How to begin meditating

How does one start meditating?

In other posts, I explain about the many benefits of meditation. Chances are, with all the positive effects that meditation has, meditation is gaining popularity as a way to reduce stress and gain mental focus. I welcome all newcomers to the meditation lifestyle, and I’m happy to see so many new inductees. However, meditation can be hard to get into – it’s not like a game of basketball or knitting a scarf – there is no tangible “end product” that tells you if you’re doing it right or not. So, I’d like to take some time to help new students of the meditation discipline get started on the right path to helpful, relaxing and invigorating meditation sessions. I’m here to help you start meditating.

How to begin meditating

The most difficult obstacle for new students of meditation to overcome is how to ignore the background noise that’s prevalent throughout our daily lives. Cell phones ringing, car horns honking, microwaves beeping and more all serve to clutter our attention. All of this noise serves to distract a person, which prevents a person from reaching any state of meditation. Beginners must train their consciousness to detach from these distractions. As with all types of training, it gets easier the more you do it.

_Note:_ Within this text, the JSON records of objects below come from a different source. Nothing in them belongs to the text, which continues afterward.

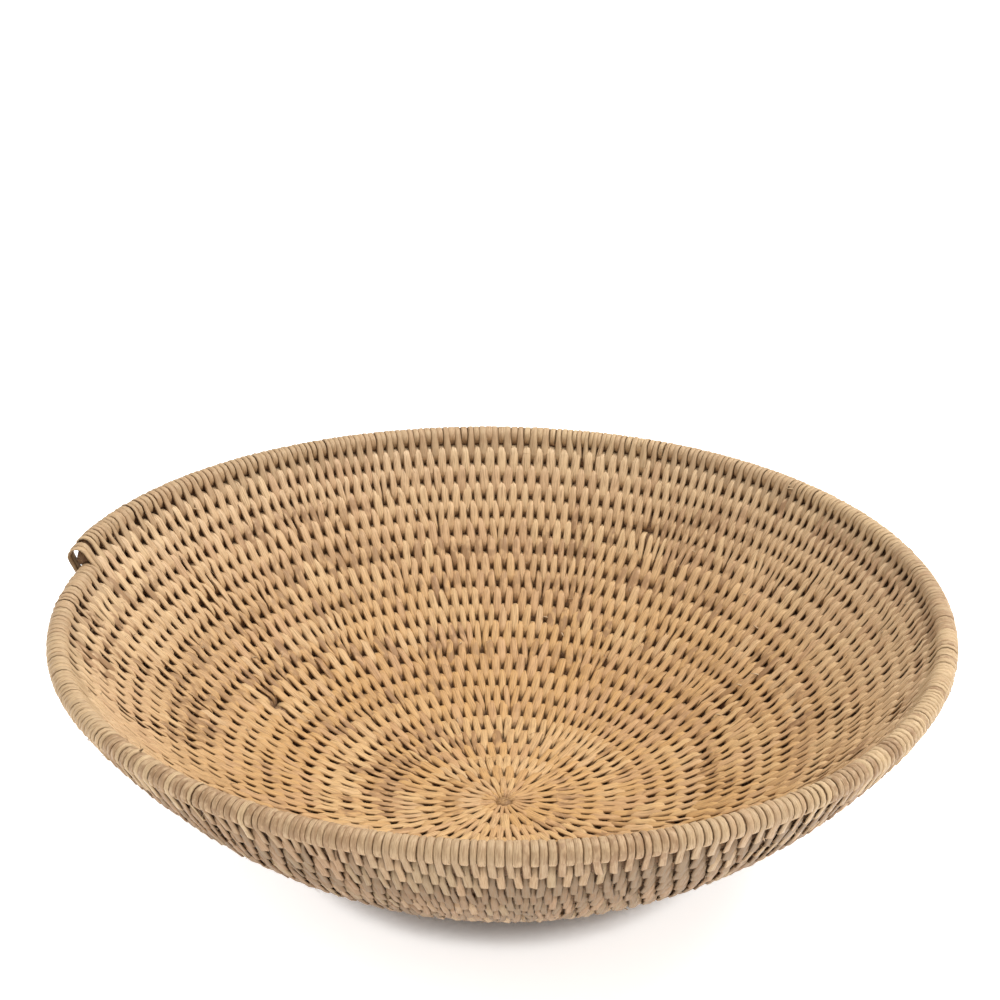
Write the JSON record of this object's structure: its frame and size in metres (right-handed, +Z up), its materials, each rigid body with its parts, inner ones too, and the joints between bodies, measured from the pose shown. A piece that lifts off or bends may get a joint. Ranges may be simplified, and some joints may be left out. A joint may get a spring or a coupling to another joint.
{
  "type": "coiled winnowing basket",
  "caption": "Wide shallow bowl-shaped basket of a stitched spiral coil, with a tightly wrapped rim and a small strip loop where the coil ends.",
  "frame": {"origin": "middle of the flat underside, on the starting knot", "axes": "+Z up out of the bowl's mouth; angles run anticlockwise from +X, and the coil ends on the rim 167 degrees from +X"},
  "size_m": [0.4547, 0.4377, 0.1366],
  "materials": {
    "vine_rod": "rough fibrous vine",
    "root_strip": "dry split root, matte to satin",
    "root_strip_rim": "dry split root, handled and greyer",
    "start_knot": "dry split root, tightly bound"
  },
  "bodies": {
    "root": {"coil_start_knot": "start_knot", "foundation_turn_01": "vine_rod", "foundation_turn_02": "vine_rod", "foundation_turn_03": "vine_rod", "foundation_turn_04": "vine_rod", "foundation_turn_05": "vine_rod", "foundation_turn_06": "vine_rod", "foundation_turn_07": "vine_rod", "foundation_turn_08": "vine_rod", "foundation_turn_09": "vine_rod", "foundation_turn_10": "vine_rod", "foundation_turn_11": "vine_rod", "foundation_turn_12": "vine_rod", "foundation_turn_13": "vine_rod", "foundation_turn_14": "vine_rod", "foundation_turn_15": "vine_rod", "foundation_turn_16": "vine_rod", "foundation_turn_17": "vine_rod", "foundation_turn_18": "vine_rod", "foundation_turn_19": "vine_rod", "foundation_turn_20": "vine_rod", "foundation_turn_21": "vine_rod", "foundation_turn_22": "vine_rod", "foundation_turn_23": "vine_rod", "stitching_turn_01": "root_strip", "stitching_turn_02": "root_strip", "stitching_turn_03": "root_strip", "stitching_turn_04": "root_strip", "stitching_turn_05": "root_strip", "stitching_turn_06": "root_strip", "stitching_turn_07": "root_strip", "stitching_turn_08": "root_strip", "stitching_turn_09": "root_strip", "stitching_turn_10": "root_strip", "stitching_turn_11": "root_strip", "stitching_turn_12": "root_strip", "stitching_turn_13": "root_strip", "stitching_turn_14": "root_strip", "stitching_turn_15": "root_strip", "stitching_turn_16": "root_strip", "stitching_turn_17": "root_strip", "stitching_turn_18": "root_strip", "stitching_turn_19": "root_strip", "stitching_turn_20": "root_strip", "stitching_turn_21": "root_strip", "stitching_turn_22": "root_strip", "stitching_turn_23": "root_strip_rim", "coil_end_taper": "vine_rod", "coil_end_binding": "root_strip_rim", "rim_loop_first_strip": "root_strip_rim", "rim_loop_second_strip": "root_strip_rim"}
  },
  "joints": []
}
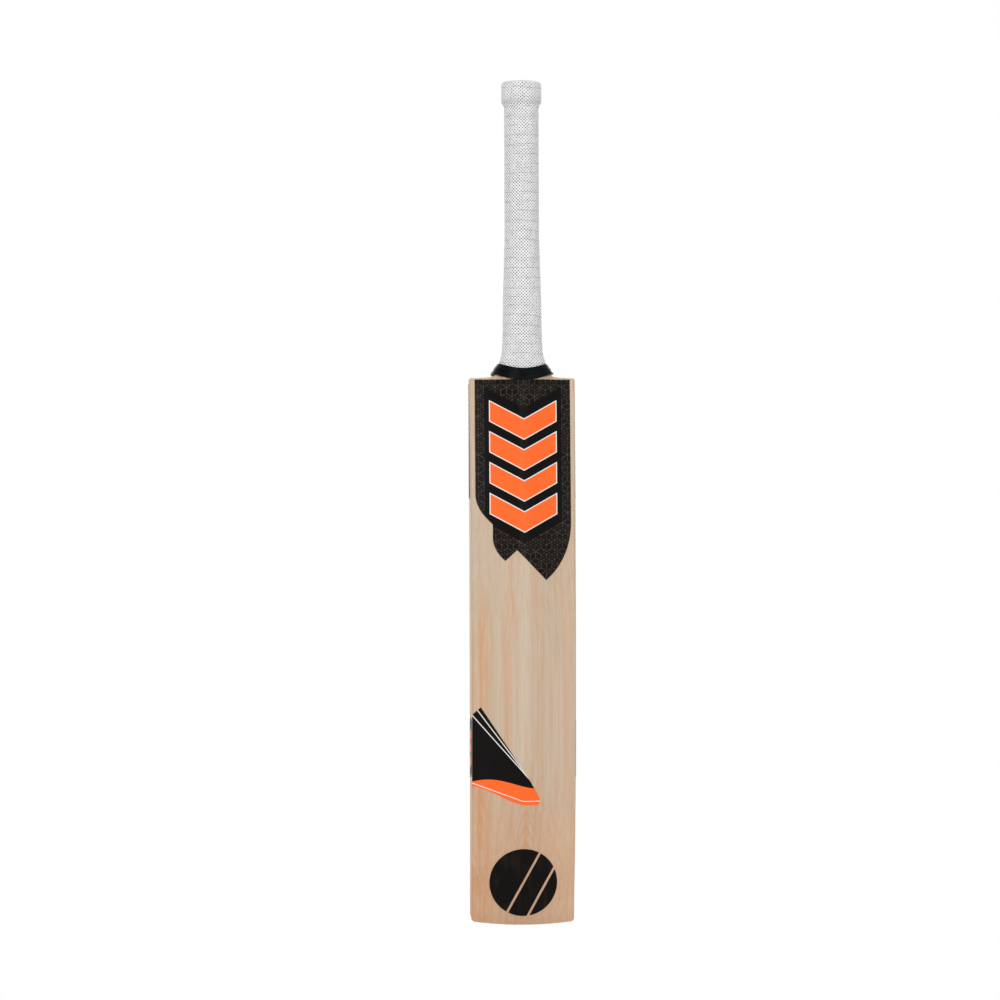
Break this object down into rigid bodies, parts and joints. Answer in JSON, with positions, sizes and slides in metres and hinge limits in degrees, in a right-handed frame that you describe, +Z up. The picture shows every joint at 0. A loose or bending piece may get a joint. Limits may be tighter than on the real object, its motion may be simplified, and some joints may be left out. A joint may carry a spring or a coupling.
{
  "type": "cricket bat",
  "caption": "Cricket bat with a bowed willow blade, a sprung cane handle spliced into it, a ribbed rubber grip, tape round the neck and plain black and orange films",
  "frame": {"origin": "On the ground under the middle of the standing bat, at the bottom of its toe.", "axes": "+Z up the blade to the handle, -Y the playing face, +Y the back, +X the right-hand edge seen from the face."},
  "size_m": [0.107, 0.0869, 0.8491],
  "materials": {
    "willow": "bare, lightly oiled",
    "cane": "sawn",
    "spring_rubber": "matte",
    "twine": "waxed",
    "grip_rubber": "dimpled",
    "tape": "gloss",
    "printed_film": "satin",
    "clear_film": "clear satin"
  },
  "bodies": {
    "root": {"back_flash": "printed_film", "back_shield": "printed_film", "blade": "willow", "cane_back_centre": "cane", "cane_back_left": "cane", "cane_back_right": "cane", "cane_front_centre": "cane", "cane_front_left": "cane", "cane_front_right": "cane", "cane_inner_back_centre": "cane", "cane_inner_back_left": "cane", "cane_inner_back_right": "cane", "cane_inner_front_centre": "cane", "cane_inner_front_left": "cane", "cane_inner_front_right": "cane", "face_label": "clear_film", "face_shield": "printed_film", "handle_tape_lower": "tape", "handle_tape_upper": "tape", "lower_edge_film_left": "printed_film", "lower_edge_film_right": "printed_film", "rubber_grip": "grip_rubber", "rubber_spring_back": "spring_rubber", "rubber_spring_front": "spring_rubber", "rubber_spring_middle": "spring_rubber", "toe_film_large": "printed_film", "toe_film_middle": "printed_film", "toe_film_small": "printed_film", "twine_binding": "twine", "upper_edge_film_left": "printed_film", "upper_edge_film_right": "printed_film"}
  },
  "joints": []
}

However, when you start meditating, be sure to follow these additional tips to keep you headed on the right path to the right meditation practices:

  • Find the right place to meditate. Make it a place that you can be relatively free of distractions. If you have a room that has a window that overlooks a busy street, it would probably be best to try to meditate with the window open. You also may choose to designate an area that’s dedicated to meditation. Feel free to furnish it with soothing scents, rushing water, a meditation chair or bench, and other items that will make it easier to relax.
  • Make sure you’re in the right state of mind. Meditation is a deep relaxation, and it’s not easy to relax when you’re wound up. Don’t try to meditate when you’re anxious, angry or stressed. It’s uncomfortable to try to sit still in this state of mind. Clear your mind before meditating. You’ll get more out of your session that way.
  • Be comfortable. You’ll spend a good deal of time in a meditative state, so it’s best to make sure you will be comfortable. If you have back pain, we recommend investing in a meditation chair with a back, or better yet, an Omni Meditation Bench that will help to align your spine to find its natural curvature. You may also want to look into a meditation cushion.
  • Don’t rush it. Like all new endeavors, meditation is something that takes time. Keep trying, clear your mind, and work to relax and find a meditative state you can hold, increasingly longer as you go. When finished with your meditation, transition to wakefulness slowly and gradually. A jarring snap of your eyes opening can undo the clarity you’ve attained. Don’t give up! It gets easier as you go, and you’ll soon be on your way to increased mental focus and the reduced levels of stress that meditation can bring.